Yes, this the build I keep wanting to have Tom Drinkwater build for me. Only, I'd probably go to 35". I think a 5" fan over 10 strings would be easy to adapt to. And the extra tension on the low end would be fine. 29-34" would be another option, so that soloing wouldn't get too hard. It would be easily doable, and really would make the most sense. Trying to get low on 30" (or high at 25.5") really doesn't work easily well.
Given my experiences beyond 8 so far, I doubt it. In spite of a couple examples having more pronounced fans, it was still incredibly hard to balance the thing tonally and I ended up with either rather useless farty 9th and 10th strings or super aggressive treble strings, and given my preferences, none of those is acceptable.
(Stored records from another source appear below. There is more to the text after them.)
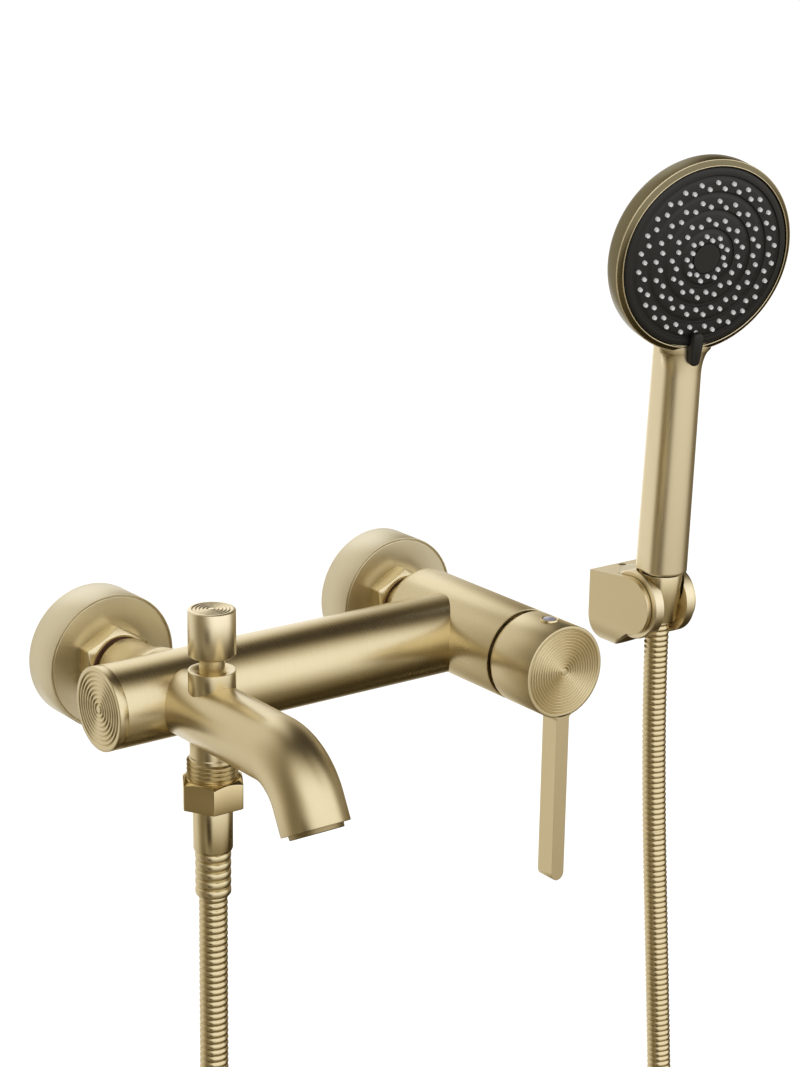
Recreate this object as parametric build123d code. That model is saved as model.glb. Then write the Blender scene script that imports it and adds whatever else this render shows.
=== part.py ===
from build123d import *
import math
import os

# Wall-mounted bath mixer with a hand shower, its holder and its hose.
# Millimetres. The wall is y = 0, the room is on the -Y side, +Z is up and x = 0 lies
# midway between the two wall pipes. The eccentric unions lift the mixer above the pipes.

# Wall connections
PIPE_SPACING = 150.0
ECCENTRIC_LIFT = 7.5
HALF_INCH_THREAD_R = 10.48
THREE_QUARTER_THREAD_R = 13.22
WALL_THREAD_LENGTH = 17.0
UNION_FRONT_Y = 21.5
UNION_SHOULDER_Y = 7.0
UNION_SHOULDER_R = 10.9
UNION_PIPE_BORE_R = 6.5
UNION_MIXER_BORE_R = 8.5

# Rosettes
ROSETTE_R = 29.6
ROSETTE_DEPTH = 18.9
ROSETTE_WALL = 1.5
ROSETTE_LIP = 0.9
ROSETTE_DISH = 3.0

# Union nuts
UNION_NUT_FLATS = 30.0
UNION_NUT_LENGTH = 9.5
UNION_NUT_CHAMFER = 1.2
UNION_WASHER = 2.0
INLET_FLANGE = 2.0
INLET_NECK_R = 11.0
INLET_ROOT_R = 14.2
INLET_BORE_R = 7.0

# Mixer body
BODY_AXIS_Y = 65.6
BODY_R = 17.5
BODY_LEFT_X = 109.2
END_CAP_THICK = 4.0
END_CAP_SPIGOT_R = 13.0
END_CAP_SPIGOT = 8.0
HOUSING_R = 20.2
HOUSING_REAR_Y = 34.0
HOUSING_REAR_ROUND = 5.0
HOUSING_FRONT_Y = 109.0
HOUSING_MOUTH_WALL = 1.4
HOUSING_MOUTH_DEPTH = 7.0

# Cartridge and lever
CARTRIDGE_R = 12.4
CARTRIDGE_REAR_Y = 74.0
CARTRIDGE_FRONT_Y = 111.5
CARTRIDGE_NECK_R = 10.4
CARTRIDGE_NUT_R = 15.5
CARTRIDGE_NUT_FRONT_Y = 104.5
CARTRIDGE_NUT_THICK = 6.5
SPINDLE_R = 8.6
SPINDLE_DEPTH = 12.0
SPINDLE_FRONT_Y = 117.2
TILT_AXIS_Y = 121.0
TILT_PIN_R = 1.5
STEM_WIDTH = 7.0
STEM_EYE_R = 3.5
RUNNING_GAP = 0.05
CAP_REAR_Y = 112.2
CAP_FRONT_Y = 136.5
CAP_WALL = 2.6
CAP_FRONT_WALL = 5.0
CAP_HUB_R = 6.6
CAP_HUB_REAR_Y = 124.5
STEM_FRONT_Y = 130.5
LEVER_WIDTH = 6.7
LEVER_DEPTH = 9.3
LEVER_LENGTH = 95.0
INDICATOR_Y = 126.8
INDICATOR_R = 3.5
GRUB_SCREW_R = 2.0

# Concentric grooves on the round faces
GROOVE_WIDTH = 0.7
GROOVE_DEPTH = 0.45
LEVER_GROOVES = 12
END_CAP_GROOVES = 7
KNOB_GROOVES = 4

# Spout
SPOUT_R = 13.85
SPOUT_WALL = 2.9
SPOUT_STRAIGHT_Y = 141.2
SPOUT_BEND_R = 26.0
SPOUT_BEND_ANGLE = 62.2
SPOUT_END_RUN = 11.0
AERATOR_R = 12.0
AERATOR_DEPTH = 8.0
AERATOR_PROUD = 1.8
AERATOR_INSERT_R = 10.2
AERATOR_JET_R = 1.1

# Diverter on the spout's root
DIVERTER_Y = 96.7
KNOB_R = 9.6
KNOB_BOTTOM_Z = 25.3
KNOB_TOP_Z = 44.8
KNOB_CHAMFER = 1.0
NECK_R = 5.2
NECK_BOTTOM_Z = 11.0
COLLAR_TOP_Z = 19.4
COLLAR_SPIGOT_R = 7.5
COLLAR_DISH = 2.0
DIVERTER_STEM_R = 2.0
VALVE_DISC_R = 5.6
VALVE_DISC_THICK = 2.0
VALVE_DISC_TOP_Z = -7.2
SPRING_R = 3.6
SPRING_WIRE = 0.9

# Shower outlet, hose nut and ferrule
OUTLET_NECK_R = 9.2
OUTLET_THREAD_TOP_Z = -17.0
OUTLET_END_Z = -32.0
OUTLET_BORE_R = 5.0
HOSE_NUT_FLATS = 24.0
HOSE_NUT_TOP_Z = -25.9
HOSE_NUT_BOTTOM_Z = -38.1
HOSE_WASHER = 2.0
FERRULE_R = 8.15
FERRULE_NECK_R = 7.0
FERRULE_FLANGE_R = 9.8
FERRULE_BOTTOM_Z = -57.7
FERRULE_BORE_R = 4.2
SLEEVE_R = 7.4
SLEEVE_GAP = 0.05
SLEEVE_PITCH = 3.9
SLEEVE_RIBS = 5

# Hose
HOSE_R = 6.0
HOSE_ROOT_R = 5.35
HOSE_BORE_R = 4.9
HOSE_PITCH = 3.35
HOSE_LENGTH = 1250.0
HOSE_SEAM_GAP = 1.3
HOSE_UPPER = 52.0
HOSE_RIGHT_LEAD = 57.0

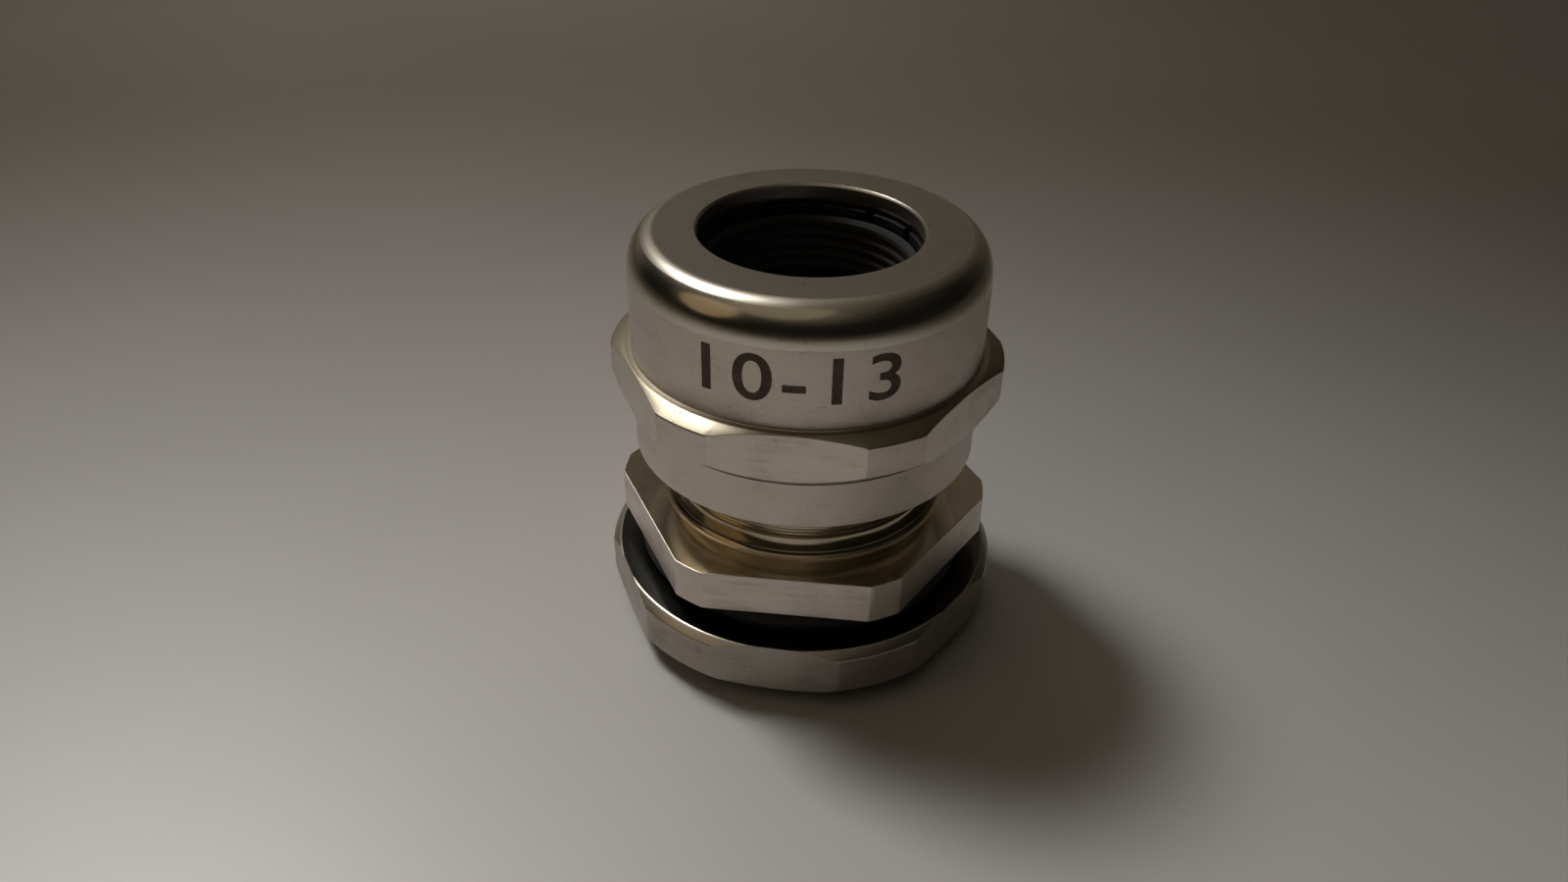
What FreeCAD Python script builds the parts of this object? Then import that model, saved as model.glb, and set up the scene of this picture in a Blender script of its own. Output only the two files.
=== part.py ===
import FreeCAD, Part
import Sketcher
import os
import re

# Cable gland of nickel-plated brass: a body with a hexagon flange and two threads, a dome nut that
# clamps the cable through a slotted cage and a rubber insert, a lock nut and a rubber seal ring.
# Z runs up the cable's axis towards the dome nut. Z = 0 is the end of the connection thread.
# All lengths are in millimetres and all angles in degrees.

SIZES = {
    # gland body
    "shank_len": 6.5,
    "flange_height": 2.9,
    "flange_ledge": 0.25,
    "flange_corner": 2.4,
    "neck_fillet": 0.9,
    "neck_len": 3.7,
    "neck_wall": 1.15,
    "upper_len": 5.9,
    "passage_dia": 14.5,
    "cage_seat_depth": 5.1,
    "edge_break": 0.15,
    "end_chamfer": 0.5,
    # upper thread, between the body and the dome nut
    "upper_dia": 20.0,
    "upper_pitch": 1.5,
    "upper_depth_share": 0.533,
    "upper_root_share": 0.11,
    "upper_slope": 0.577,
    # connection thread, between the body and the lock nut
    "lower_dia": 22.5,
    "lower_pitch": 1.411,
    "lower_depth_share": 0.46,
    "lower_root_share": 0.057,
    "lower_slope": 0.839,
    "undercut_depth": 1.3,
    "undercut_width": 1.6,
    # clearances
    "thread_relief": 0.05,
    "thread_gap": 0.1,
    "flank_gap": 0.1,
    "sweep_over": 0.05,
    "guide_gap": 0.05,
    "cone_gap": 0.1,
    "insert_gap": 0.05,
    "ring_gap": 0.05,
    # dome nut
    "nut_standoff": 4.1,
    "nut_turn": -0.6,
    "nut_relief": 0.3,
    "nut_relief_len": 2.2,
    "band_wall": 1.2,
    "nut_flat_step": 0.5,
    "nut_corner": 1.8,
    "chamfer_step": 0.1,
    "collar_step": 0.05,
    "collar_height": 3.4,
    "corner_low": 4.54,
    "corner_high": 6.62,
    "band_low": 7.1,
    "shoulder_fillet": 1.8,
    "hole_dia": 14.2,
    "lip_height": 0.9,
    "cone_step": 0.9,
    "cone_len": 4.5,
    # clamping cage
    "cage_travel": 3.2,
    "cage_drop": 0.7,
    "cage_sleeve_wall": 0.6,
    "cage_flange_step": 0.5,
    "cage_flange_height": 0.9,
    "cage_floor": 0.3,
    "cage_tip_step": 0.2,
    "cage_tip_gap": 0.5,
    "cage_tip_hook": 0.6,
    "cage_slot_width": 0.7,
    # rubber insert
    "insert_lip": 0.5,
    "insert_step": 0.85,
    "insert_straight": 2.4,
    "insert_lead": 0.25,
    # seal ring
    "ring_section": 1.5,
    # lock nut
    "lock_height": 3.6,
    "lock_wall": 1.7,
    "lock_turn": -2.5,
    "lock_corner": 1.3,
    "lock_top_step": 0.1,
    "lock_top_chamfer": 0.5,
    "lock_bottom_step": 0.05,
    "lock_bottom_chamfer": 0.4,
    "lock_lead": 0.4,
}

HEX_SIDES = 6
CAGE_SLOTS = 12
CUT_REACH = 20

os.makedirs("parts", exist_ok=True)
doc = FreeCAD.newDocument("cable_gland")
sheet = doc.addObject("Spreadsheet::Sheet", "Dims")
for row, (alias, value) in enumerate(SIZES.items(), start=1):
    sheet.set("A%d" % row, alias)
    sheet.set("B%d" % row, str(value))
    sheet.setAlias("B%d" % row, alias)
doc.recompute()


def cell_of(word):
    """The sheet's cell for a size name; any other word stays as it is."""
    return "Dims." + word if word in SIZES else word


def linked(formula):
    """Turn a formula in size names into one that reads the sheet."""
    return re.sub(r"\w+", lambda word: cell_of(word.group()), formula)


def value_of(formula):
    """The present value of a formula in size names."""
    return float(sheet.evalExpression(linked(formula)))


def new_body(label, height="0", turn="0"):
    """A body at the given height on the axis, turned about it."""
    body = doc.addObject("PartDesign::Body", label)
    body.Label = label
    body.setExpression("Placement.Base.z", linked(height))
    body.setExpression("Placement.Rotation.Yaw", linked(turn))
    return body


def new_sketch(body, name, role, height="0"):
    """A sketch on one of the body's own planes, lifted by the given height."""
    plane = next(item for item in body.Origin.OriginFeatures if item.Role == role)
    sketch = body.newObject("Sketcher::SketchObject", name)
    sketch.AttachmentSupport = (plane, [""])
    sketch.MapMode = "FlatFace"
    sketch.setExpression("AttachmentOffset.Base.z", linked(height))
    return sketch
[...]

It also had me doing touch-style almost 100% of the time, and to be fair, I'd rather use a Chapman Stick for that kind of endeavour.
Either or? Heh, I really think it'd likely end up being both, unless it was a very very expensive instrument. But like I said before, if someone gave me a ten string guitar for free, I would definitely try my best to come up with a use for it.
On re-evaluation of this thread's premise, I have to say, I actually have owned a ten string guitar. I've even owned it for a very long time. And it's not at all an uncommon number of strings in country music on this type of guitar. It's a pedal steel. The "standard" pedal steel guitar has ten strings. It has a sort of weird re-entrant tuning where the highest string is actually the third string, G#4, and the tenth string (which is the lowest) is only B2. No multiscale necessary.